Work to be completed:
Every line that contains the word "names" should be copied out.

══════════════════════════════

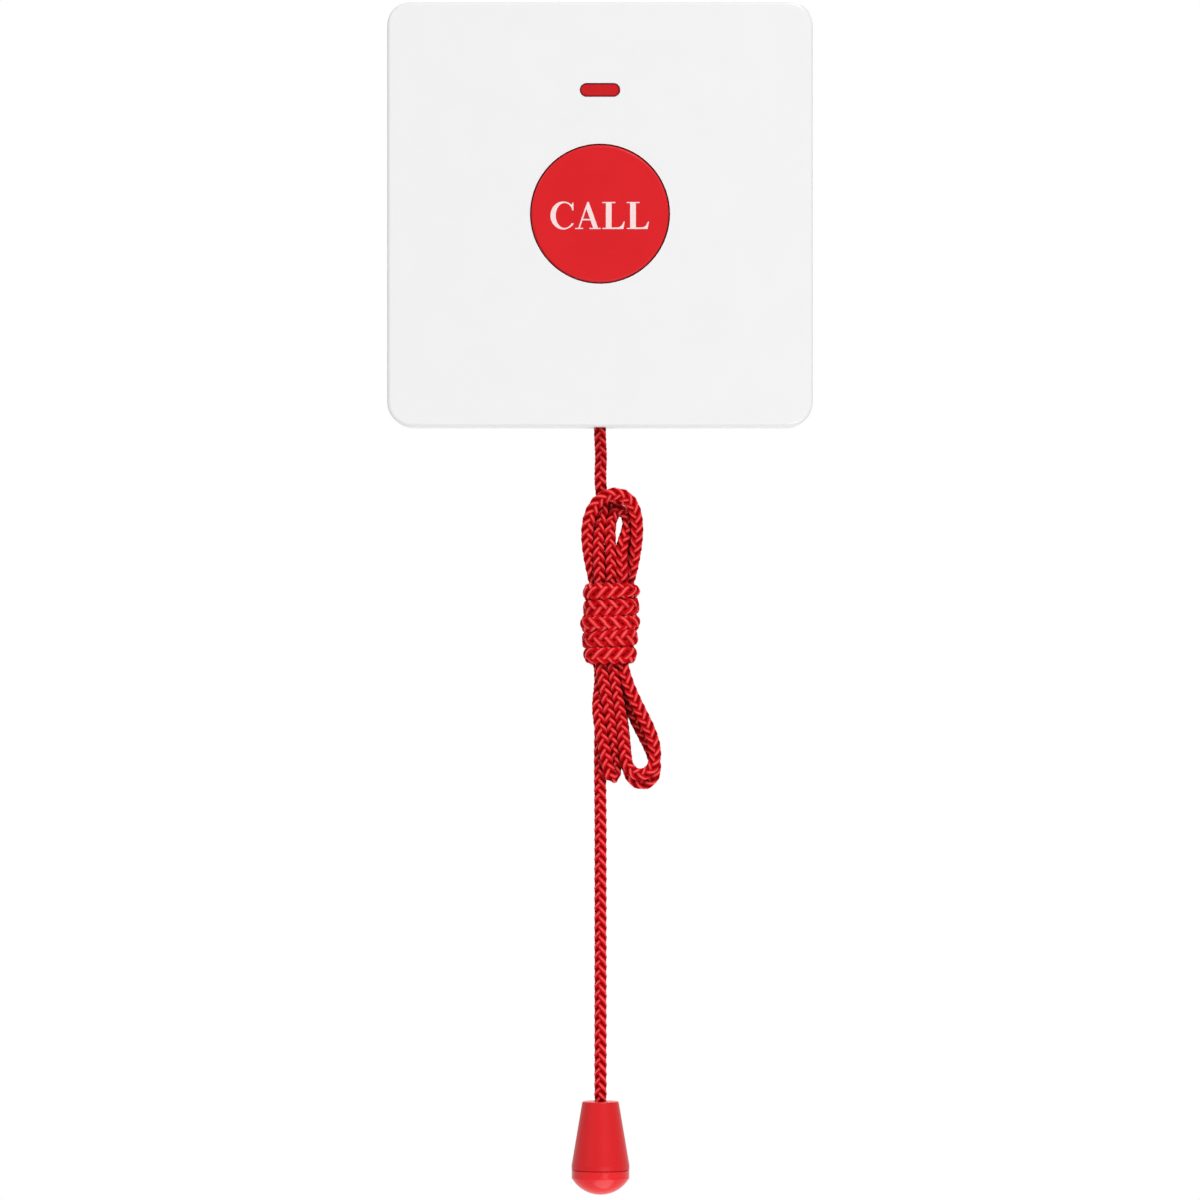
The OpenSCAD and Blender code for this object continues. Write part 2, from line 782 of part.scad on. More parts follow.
module micro_outline() {
    low_z = micro_top_z - micro_l;
    difference() {
        translate([micro_x, low_z]) square([micro_w, micro_l]);
        translate([micro_x - over, pivot_z - hinge_notch])
            square([pivot_x - micro_x + over, micro_top_z - pivot_z + hinge_notch + over]);
        translate([pivot_x, pivot_z]) circle(pivot_r + hinge_gap);
        for (z = [low_z + micro_hole_low, micro_top_z - micro_hole_high])
            translate([micro_x + micro_hole_x, z]) circle(micro_hole_r);
    }
}

module pull_switch_body() {
    color("darkslategray") off_wall() difference() {
        translate([0, 0, board_h]) linear_extrude(micro_t) micro_outline();
        translate([micro_x - over, pin_z, micro_h])
            rotate([0, 90, 0]) cylinder(h = pin_l + over, r = pin_r + pin_gap);
    }
}

// The lever's side view: a barrel at its hinge, a flat strip and a formed round tip
module lever_outline() {
    hump_z = cam_tip_z;
    strip_x = lever_back_x - lever_t;
    translate([pivot_x, pivot_z]) circle(pivot_r);
    translate([strip_x, pivot_z - lever_t / 2]) square([pivot_x - strip_x, lever_t]);
    translate([strip_x, hump_z + hump_r - lever_t])
        square([lever_t, pivot_z - hump_z - hump_r + 1.5 * lever_t]);
    difference() {
        union() {
            translate([hump_x + hump_r, hump_z]) circle(hump_r);
            translate([hump_x + hump_r, hump_z - hump_r])
                square([lever_back_x - hump_x - hump_r, 2 * hump_r]);
        }
        translate([hump_x + hump_r, hump_z]) circle(hump_r - lever_t);
        translate([hump_x + hump_r, hump_z - hump_r + lever_t])
            square([lever_back_x - hump_x - hump_r + over, 2 * (hump_r - lever_t)]);
    }
}

module pull_switch_lever() {
    color("silver") off_wall() translate([0, 0, micro_h - lever_w / 2])
        linear_extrude(lever_w) lever_outline();
}

module pull_switch_plunger() {
    color("white") off_wall() translate([lever_back_x + seat_gap, pin_z, micro_h])
        rotate([0, 90, 0]) cylinder(h = pin_l, r = pin_r);
}

// Places its children at each way of the terminal block
module at_ways() {
    for (k = [0 : term_ways - 1])
        translate([term_x + (k - (term_ways - 1) / 2) * term_pitch, 0, 0]) children();
}

module terminal_block() {
    depth = term_z1 - term_z0;
    top_h = board_h + term_tall;
    color("forestgreen") off_wall() difference() {
        translate([term_x - term_w / 2, term_z0, board_h]) cube([term_w, depth, term_tall]);
        at_ways() {
            translate([-wire_w / 2, term_z1 - wire_l, board_h + wire_low])
                cube([wire_w, wire_l + over, wire_h]);
            translate([0, term_z0 + depth * term_screw_place, top_h - term_screw_down])
                cylinder(h = term_screw_down + over, r = term_screw_r + term_screw_gap);
        }
        translate([term_x - term_w / 2 - over, term_z0 - over, top_h - term_step_h])
            cube([term_w + 2 * over, term_step_w, term_step_h + over]);
    }
}

module terminal_screws() {
    depth = term_z1 - term_z0;
    color("silver") off_wall() at_ways()
        translate([0, term_z0 + depth * term_screw_place, board_h + term_tall - term_screw_down])
            difference() {
                cylinder(h = term_screw_l, r = term_screw_r);
                translate([-term_screw_r, -slot_t / 2, term_screw_l - term_slot_t])
                    cube([2 * term_screw_r, slot_t, term_slot_t + over]);
            }
}

// The cam leg below the slider, seen from the front
module cam_outline() {
    polygon([
        [cam_in_x, slider_low_z + cam_root], [cam_in_x, cam_foot_z], [cam_x - cam_nose_w, cam_foot_z],
        [cam_x, cam_foot_z + cam_nose_h], [cam_x, cam_tip_z],
        [cam_x + cam_slope * pull_travel, cam_top_z], [slider_w / 2, cam_top_z],
        [slider_w / 2, slider_low_z + cam_root]
    ]);
}

module pull_slider() {
    color("ivory") difference() {
        union() {
            translate([-slider_w / 2, -cord_h - slider_t / 2, slider_low_z])
                cube([slider_w, slider_t, slider_l]);
            off_wall() translate([0, 0, micro_h - cam_t / 2]) linear_extrude(cam_t) cam_outline();
        }
        translate([0, -cord_h, pocket_floor_z]) cylinder(h = slider_l, r = pocket_r);
        translate([0, -cord_h, slider_low_z - over]) cylinder(h = slider_l, r = cord_hole_r);
        translate([0, -cord_h, slider_low_z - over]) cylinder(h = spring_seat + over, r = seat_r);
    }
}

module pull_spring() {
    length = spring_rest_l + spring_seat - 2 * seat_gap;
    color("silver") translate([0, -cord_h, bush_top_z + seat_gap])
        tube(coil(pull_coil_r, pull_turns, length, pull_wire_d, 16), pull_wire_d / 2, 6, [0, 0, 1]);
}

module guide_cap_outline() {
    low_z = guide_low_z + end_gap;
    translate([-rail_out, low_z]) square([2 * rail_out, guide_top_z - low_z]);
    for (z = guide_boss_z) {
        translate([guide_boss_x, z]) circle(guide_boss_r);
        translate([guide_boss_x, z - guide_boss_r]) square([guide_boss_r + over, 2 * guide_boss_r]);
    }
}

module guide_cap() {
    color("ivory") off_wall() translate([0, 0, guide_h]) difference() {
        union() {
            linear_extrude(guide_cap_t) guide_cap_outline();
            translate([-cap_rib_w / 2, guide_low_z + cap_rib_end, 0])
                cube([cap_rib_w, guide_top_z - guide_low_z - 2 * cap_rib_end, guide_cap_t + cap_rib_h]);
        }
        for (z = guide_boss_z)
            translate([guide_boss_x, z, -over]) cylinder(h = guide_cap_t + 2 * over, r = screw_r);
    }
}

module guide_screws() {
    color("silver") off_wall() for (z = guide_boss_z)
        translate([guide_boss_x, z, guide_h + guide_cap_t]) pan_screw(guide_cap_t + guide_thread_l);
}

module cord_bush() {
    flange_low = floor_z - mouth_z;
    tall = flange_low + bush_flange_t;
    color("whitesmoke") translate([0, -cord_h, mouth_z]) rotate_extrude() {
        translate([bush_bore_r, bush_lip_r]) square([bush_r - bush_bore_r, tall - bush_lip_r]);
        translate([bush_bore_r + bush_lip_r, 0]) square([bush_r - bush_bore_r - bush_lip_r, tall]);
        translate([bush_bore_r, flange_low]) square([bush_flange_r - bush_bore_r, bush_flange_t]);
        intersection() {
            translate([bush_bore_r + bush_lip_r, bush_lip_r]) circle(bush_lip_r);
            translate([bush_bore_r, 0]) square([bush_lip_r, bush_lip_r]);
        }
    }
}

module top_knot() {
    color("red") translate([0, -cord_h, pocket_floor_z + knot_r + seat_gap]) sphere(knot_r);
}

module inner_cord() {
    low_z = mouth_z + cord_d / 2 + bend_gap;
    color("red") translate([0, -cord_h, low_z])
        cylinder(h = pocket_floor_z + cord_end - low_z, r = cord_d / 2);
}

module cord_bend() {
    color("red") below_mouth() sphere(cord_d / 2);
}

module cord_upper() {
    color("red") below_mouth()
        tube(upper_route, cord_d / 2, cord_sides, [0, 1, 0]);
}

module lobes(rows) {
    hull() for (row = rows)
        translate([row[0], row[1]]) circle(row[2], $fn = 32);
}

module cord_hank() {
    color("red") below_mouth() {
        translate([wrap_x, 0, wrap_low]) linear_extrude(wrap_top - wrap_low) stadium(wrap_w, wrap_t);
        translate([0, loops_t / 2, 0]) off_wall() {
            linear_extrude(loops_t) lobes(upper_lobes);
            linear_extrude(loops_t) lobes(lower_lobes);
        }
    }
}

module cord_lower() {
    route = [
        for (p = lower_route) if (p[2] > pull_top_z + 4) p,
        [pull_x, 0, pull_top_z - pull_top_t - cord_end]
    ];
    color("red") below_mouth() tube(route, cord_d / 2, cord_sides, [0, 1, 0]);
}

module pull_outline() {
    top_r = pull_top_d / 2;
    wide_r = pull_d / 2;
    e = pull_edge_r;
    rounding = [for (a = [90 : -15 : 0]) [top_r - e + e * cos(a), -e + e * sin(a)]];
    low = -pull_body_l;
    polygon([
        [0, 0], each rounding, [wide_r, low + skirt_l], [wide_r, low + parting_r],
        [wide_r - parting_r, low], [0, low]
    ]);
}

module pull_cavity() {
    wide_r = pull_d / 2 - pull_wall_t;
    low = -pull_body_l - over;
    polygon([
        [0, -pull_top_t], [pull_top_d / 2 - pull_wall_t, -pull_top_t],
        [wide_r, -pull_body_l + spigot_l + cavity_gap], [wide_r, low], [0, low]
    ]);
    translate([0, low]) square([cord_d / 2 + tail_gap, -low + over]);
}

module pull_body() {
    color("firebrick") below_mouth() translate([pull_x, 0, pull_top_z]) rotate_extrude() difference() {
        pull_outline();
        pull_cavity();
    }
}

// The domed end is a slice of a ball that meets the straight rim at the pull's own width
module pull_cap() {
    r = pull_d / 2;
    rim = pull_cap_l - dome_l;
    ball_r = (r * r + dome_l * dome_l) / (2 * dome_l);
    spigot_r = r - pull_wall_t - spigot_fit;
    low_z = pull_top_z - pull_body_l;
    color("red") below_mouth() translate([pull_x, 0, low_z]) rotate_extrude() difference() {
        union() {
            polygon([[0, -rim], [r, -rim], [r, -parting_r], [r - parting_r, 0], [0, 0]]);
            square([spigot_r, spigot_l]);
            intersection() {
                translate([0, ball_r - pull_cap_l]) circle(ball_r, $fn = 192);
                translate([0, -pull_cap_l]) square([r, dome_l]);
            }
        }
        translate([0, -rim]) square([spigot_r - pull_wall_t, rim + spigot_l + over]);
    }
}

module pull_knot() {
    color("red") below_mouth()
        translate([pull_x, 0, pull_top_z - pull_top_t - pull_knot_r - seat_gap]) sphere(pull_knot_r);
}

front_cover();
rear_base();
call_button();
button_spring();
button_retainer();
retainer_screws();
indicator_lens();
indicator_led();
circuit_board();
board_screws();
board_parts();
push_switch_body();
push_switch_plunger();
pull_switch_body();
pull_switch_lever();
pull_switch_plunger();
terminal_block();
terminal_screws();
pull_slider();
pull_spring();
guide_cap();
guide_screws();
cord_bush();
top_knot();
inner_cord();
cord_bend();
cord_upper();
cord_hank();
cord_lower();
pull_body();
pull_cap();
pull_knot();
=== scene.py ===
"""Looks of a pull cord switch on a wall plate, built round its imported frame.

Lengths are in millimetres in every class, and metres() turns them into the frame's metres.
X runs to the right, Y into the wall and Z up, from the middle of the plate on the wall's surface.
"""

import logging
import math
from abc import ABC, abstractmethod
from collections.abc import Callable, Sequence
from dataclasses import dataclass
from enum import Enum
from functools import cache, partial
from typing import ClassVar

import bpy
import numpy as np
from bpy.types import Material, Node, NodeOutputs, NodeSocket, NodeTree, Object
from mathutils import Matrix, Vector


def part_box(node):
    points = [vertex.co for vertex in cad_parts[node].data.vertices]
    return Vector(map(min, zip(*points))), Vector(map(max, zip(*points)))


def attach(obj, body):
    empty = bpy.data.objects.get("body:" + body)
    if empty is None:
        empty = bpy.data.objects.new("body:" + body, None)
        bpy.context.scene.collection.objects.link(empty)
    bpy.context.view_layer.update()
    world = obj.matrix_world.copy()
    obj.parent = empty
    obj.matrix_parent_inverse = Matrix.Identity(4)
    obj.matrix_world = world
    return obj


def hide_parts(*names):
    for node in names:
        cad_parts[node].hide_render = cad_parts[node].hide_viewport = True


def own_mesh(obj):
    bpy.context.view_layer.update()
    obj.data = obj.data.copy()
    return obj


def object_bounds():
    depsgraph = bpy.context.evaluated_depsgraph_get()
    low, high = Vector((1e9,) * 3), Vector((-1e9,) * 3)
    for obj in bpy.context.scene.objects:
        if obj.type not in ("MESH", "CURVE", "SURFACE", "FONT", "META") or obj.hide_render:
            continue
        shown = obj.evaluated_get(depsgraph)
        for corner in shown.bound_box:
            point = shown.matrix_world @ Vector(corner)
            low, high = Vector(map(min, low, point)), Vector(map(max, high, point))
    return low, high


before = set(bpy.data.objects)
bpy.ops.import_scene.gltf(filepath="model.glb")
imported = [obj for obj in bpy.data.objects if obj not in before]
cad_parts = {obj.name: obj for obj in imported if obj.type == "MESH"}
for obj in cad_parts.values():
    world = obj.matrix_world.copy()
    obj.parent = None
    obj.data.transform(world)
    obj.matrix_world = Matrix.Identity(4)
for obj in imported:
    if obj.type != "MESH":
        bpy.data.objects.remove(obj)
cad_box = [list(corner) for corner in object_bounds()]

LOG = logging.getLogger("pull_cord_switch")
MM = 0.001
TURN = 2 * math.pi

# Node types that the trees use most, and the colour sockets of a Mix node, whose names aren't unique
MATH, VECTOR_MATH, MAP_RANGE, NOISE, PRINCIPLED = (
    "ShaderNodeMath", "ShaderNodeVectorMath", "ShaderNodeMapRange", "ShaderNodeTexNoise", "ShaderNodeBsdfPrincipled")
COLOUR_A, COLOUR_B, COLOUR_OUT = 6, 7, 2
# Where nearly all of a Noise node's values lie, and the bands that a Wave node draws at a scale of 1
NOISE_SPAN = {"From Min": 0.3, "From Max": 0.7}
WAVE_BANDS = 20
# Points worked out in each stretch of a smooth line, and in each turn of a coil
CURVE_STEPS = 12
COIL_STEPS = 40

Point = tuple[float, float, float]
Adder = Callable[..., Node]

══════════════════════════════

Task response:
def hide_parts(*names):
    for node in names:
# Node types that the trees use most, and the colour sockets of a Mix node, whose names aren't unique